Knausgaard's Struggle
I just finished reading My Struggle. Definitely one of my favorite books of the past decade. Or perhaps I should say, six of my favorite books of the past decade, since it’s a six-book series. I feel compelled to write about it, but I’m not quite sure where to start.
First: what is this book? It is sort of an autobiography. Usually, an autobiography is written by someone famous, someone who has some sort of past achievement, and you are reading the autobiography to learn about this achievement. Usually autobiographies are bad, because the author is not a very good writer, they are famous for some other sort of achievement. Knausgaard is a very good writer. And when he started writing this, he wasn’t famous for anything, or at least he wasn’t anywhere near as famous as he became for writing this sort-of-autobiography. He is now famous, but pretty much because this book is so good.
Back to the point of, it isn’t one book, it is six books. Altogether they are 3600 pages long. So it is very long either for a novel or for an autobiography. Sometimes I think of it as “the book” because it kind of works like one book. It constantly goes into far, far more detail than you would intuitively expect. It reminds me of Leeuwenhoek creating one of the earliest microscopes, turning this new tool on a boring drop of pond water, and revealing a world full of crazy little monsters.
Knausgaard captures the mentality and environment from his past, dives into the details, and exposes the most embarassing, most real details. In a normal autobiographical novel, these details would be hidden away. But exposing them is precisely what Knausgaard is after. Hating and fearing his father while growing up, the disgust he feels when his grandmother gets old, the stupid things he did while chasing after girls when he was younger, having trouble masturbating, cheating on his girlfriends and wives, being cheated on himself, being depressed, his family members being alcoholics, being frustrated when his wife was depressed, being attracted to underage girls, mistreating his children, just all sorts of things that it’s hard to believe a normal person would just tell you about himself. And yet at the same time it doesn’t come off like he’s a bad person, at all. He seems very understandable and relatable. It isn’t really a high percentage of bad behavior - it’s more like every couple hundred pages you’re surprised he would admit to something.
To me these weren’t the most interesting parts, either. They are the parts that prove, in a sense, how honest he’s being, and bring more authenticity to the other parts. When he writes about struggling with writer’s block, struggling to write a great novel while spending huge chunks of time dealing with mundane family and children issues, struggling in his relationships with his extended family which are at once critical to him and the source of so much pain, these struggles in one sense are boring because nothing really happens, and in another sense fascinating because he can describe in so many ways how exactly he is feeling and how what at first seems like nothing actually breaks down into dozens of little situations.
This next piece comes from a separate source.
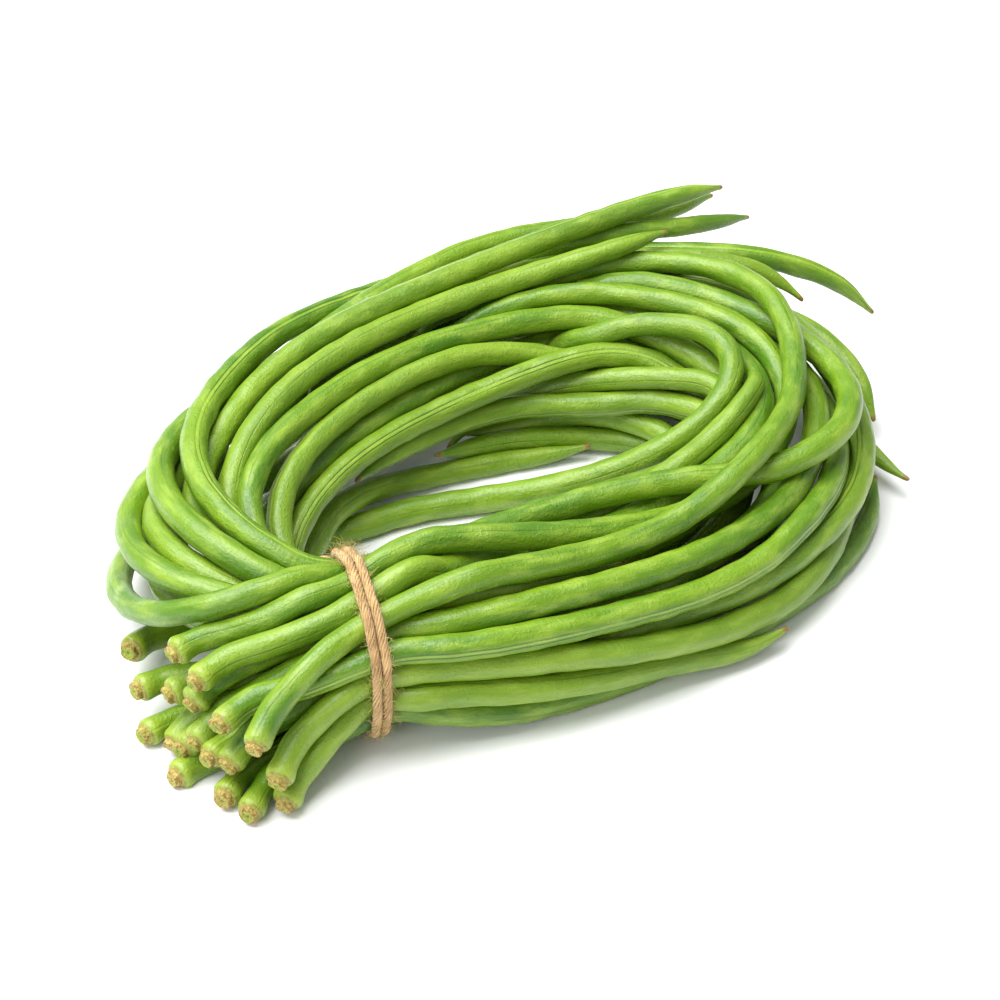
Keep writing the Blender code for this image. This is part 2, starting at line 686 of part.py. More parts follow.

Each of the six books covers a different time in his life, not entirely chronologically. One discusses his early childhood, one discusses the time he spent married to his first wife, one discusses the time around writing his first novel, one discusses the time spent as a schoolteacher on an isolated island. I particularly enjoyed the last book, which covers the time spent writing these books themselves. After all the struggles to get past writers’ block, the idea for these books comes almost as a coincidence, and suddenly he finds himself writing easily, writing ten pages a day when earlier in his life he had trouble writing ten pages in a summer. After decades of work, he finds overnight success. He starts to get famous, the people in his life start to get angry that he wrote about them, and finally the book ends at the very moment it is being written, with the past catching up to the present.
One part I was fascinated by is his discussion of the Nazis. After his father dies, he finds a Nazi pin in his belongings. After his grandmother dies, he finds a copy of Mein Kampf in her belongings. And that’s it. He doesn’t know anything else about it. How does he come to terms with this? Is there something to come to terms with? The last book in the series reels off into a literary-theoretical direction a few times, detached from the main autobiographical thrust, like Knausgaard has something else to come to terms with, and this is one of them. It’s like he is asking without answers, what does it mean for an average person of the 1940’s in Norway to have flirted with Nazism? Like he can’t quite bear to connect it with his own family, even after so much personal exposure, and it’s all just a surge of thoughts and questions based on a couple pieces of inconclusive evidence anyways, but he can’t just let it drop without exposing at least his own questioning.
Who should read this? I don’t know. There’s a lot of book here to read. In the end, it is a story of a man struggling to combine his intellectual career ambitions with his identity as a member of his family. By the end of the book, it blends into reality. He succeeds intellectually, in the success of these books, and his family life recedes back out of the public eye.
I feel like I know Knausgaard so well after reading these books, we have almost become friends. If you have the ability to read 3600 consecutive pages on one topic, the topic of Knausgaard’s normal-ish life, I think you will enjoy these books.